Monday, September 08, 2014

Ebola outbreak testing Homeland Security strategy

The U.S. Department of Homeland Security has recently released the second Quadrennial Homeland Security Review that defines a set of risk-informed priorities for the homeland security enterprise as a whole. One of those priorities is “A Homeland Security Strategy for Countering Biological Threats and Hazards,” to include – while not being limited to – addressing of “emerging infectious diseases that are highly disruptive (e.g., viruses that could cause human pandemic).” The current Ebola outbreak and the scenarios it may involve put that priority to a test, and also encourages policy and academic experts, and the public, to think about biological threats and hazards writ large and how to ensure effective crisis response and a resilient nation.

Alexander Siedschlag, chair of Homeland Security at Penn State Harrisburg, says the Ebola outbreak provides "an incentive to consider the variety of challenges that biological threats and hazards pose to a national preparedness and an all-hazards approach to homeland security. In short: How could and should Ebola make us think about the “bio” dimension of homeland security? And how well prepared are we to manage “bio” risks. "

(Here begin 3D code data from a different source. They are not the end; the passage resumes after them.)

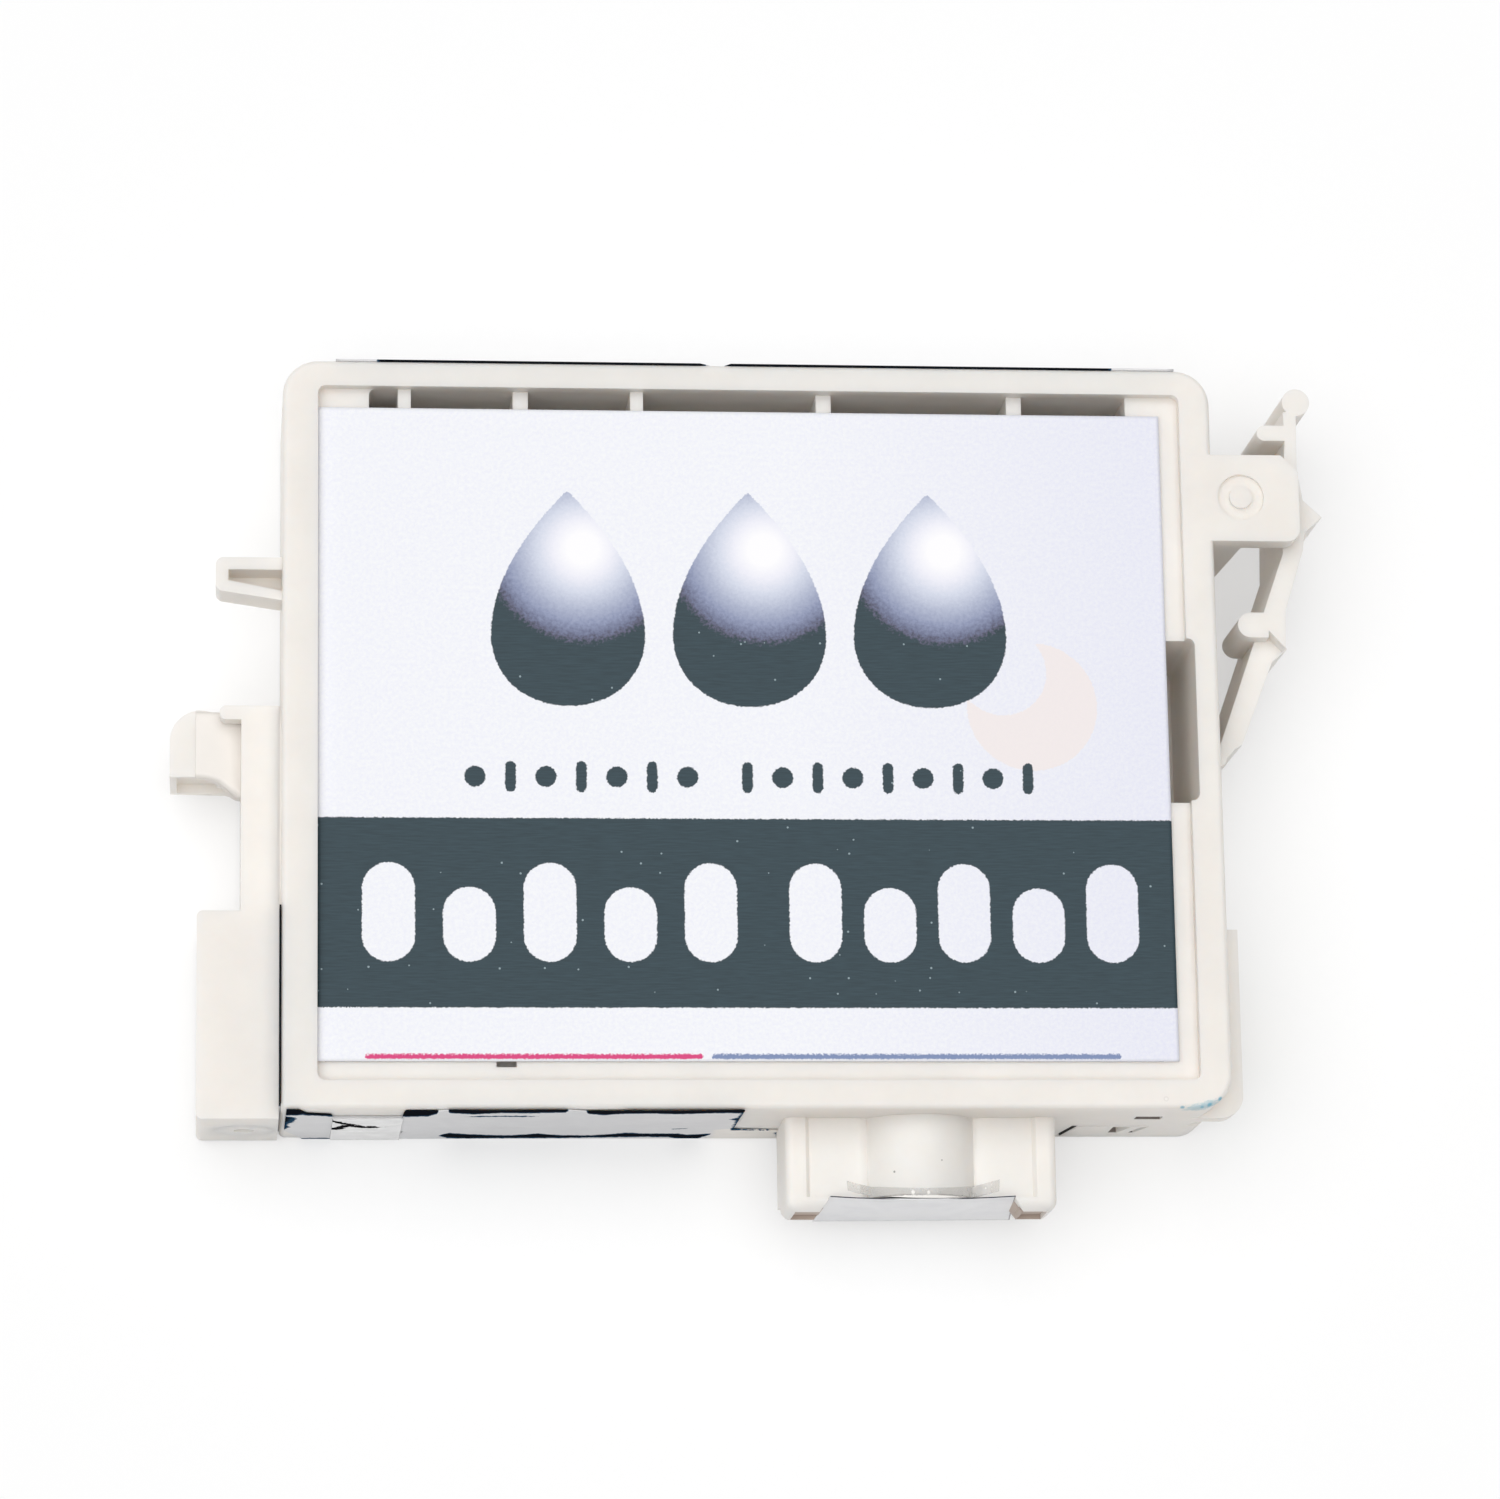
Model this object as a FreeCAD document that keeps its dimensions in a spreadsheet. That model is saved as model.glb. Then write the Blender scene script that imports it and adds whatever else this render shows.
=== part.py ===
import FreeCAD, Part
import operator
import os
import Sketcher

# A flat inkjet ink cartridge, lying on its back, in millimetres.
# X runs along its length, Y towards its top edge and Z through its thickness, from the wrap film on its
# back at zero to the rim of its front. The origin is the centre of the back.
# The case is one moulding with open pockets and film-sealed ink chambers. A latch lever stands off its right
# side, an air valve block with a hook is pegged to its left side, and the supply port is at its bottom edge.

NEAR = 0.01

document = FreeCAD.newDocument("ink_cartridge")
sheet = document.addObject("Spreadsheet::Sheet", "Sizes")


class Size:
    """A number together with the sheet formula that gives it."""

    def __init__(self, formula, value):
        self.formula = formula
        self.value = value

    def __add__(self, other):
        return combine(self, "+", other)

    def __radd__(self, other):
        return combine(other, "+", self)

    def __sub__(self, other):
        return combine(self, "-", other)

    def __rsub__(self, other):
        return combine(other, "-", self)

    def __mul__(self, other):
        return combine(self, "*", other)

    def __rmul__(self, other):
        return combine(other, "*", self)

    def __truediv__(self, other):
        return combine(self, "/", other)

    def __neg__(self):
        return combine(0, "-", self)


OPERATIONS = {"+": operator.add, "-": operator.sub, "*": operator.mul, "/": operator.truediv}


def as_size(number):
    return number if isinstance(number, Size) else Size(f"{number:.6f}", float(number))


def combine(left, sign, right):
    left, right = as_size(left), as_size(right)
    return Size(f"({left.formula} {sign} {right.formula})", OPERATIONS[sign](left.value, right.value))


row = 0


def size(name, value):
    """Writes one driving size into the sheet."""
    global row
    row += 1
    sheet.set(f"A{row}", name)
    sheet.set(f"B{row}", str(value))
    sheet.setAlias(f"B{row}", name)
    return Size(f"Sizes.{name}", float(value))


# Case outline, thickness and rim
case_length = size("case_length", 61.3)
case_width = size("case_width", 49.55)
case_depth = size("case_depth", 12.0)
wrap_thickness = size("wrap_thickness", 0.12)
corner_radius = size("corner_radius", 2.3)
tight_corner_radius = size("tight_corner_radius", 0.4)
rim_rounding = size("rim_rounding", 0.35)
rim_left = size("rim_left", 2.3)
rim_right = size("rim_right", 2.07)
rim_top = size("rim_top", 1.7)
rim_bottom = size("rim_bottom", 1.85)
rim_step = size("rim_step", 0.8)
recess_corner_radius = size("recess_corner_radius", 0.5)
back_wall = size("back_wall", 2.1)

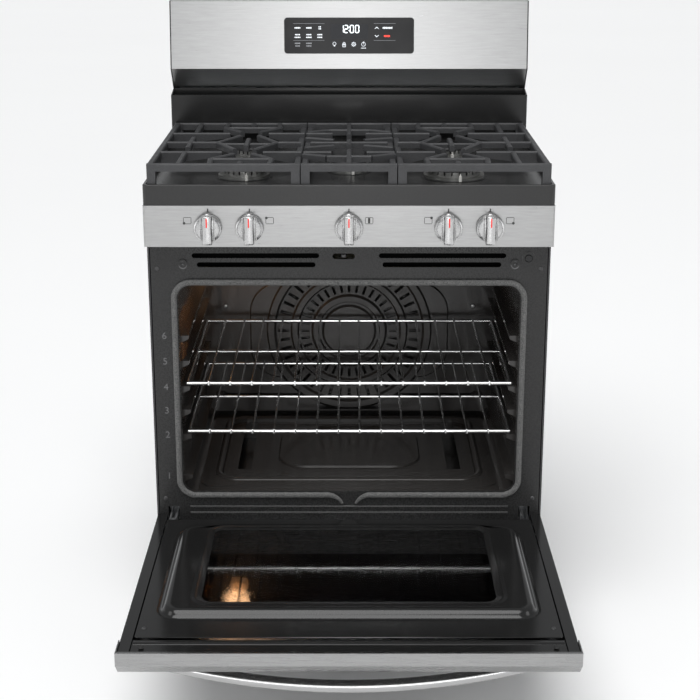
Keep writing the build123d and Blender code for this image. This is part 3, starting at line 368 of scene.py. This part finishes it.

Penn State Harrisburg has scheduled a panel Wednesday, September 10, 2014 at 12  noon with Thomas Minton, director of Pennsylvania Homeland Security, and Kent Butts, senior lecturer at Penn State, to discuss the implications for homeland security of the current Ebola outbreak. This panel and discussion features a multidisciplinary mix of experts who teach at Penn State’s School of Public Affairs. It is free and open to the public; no registration is required.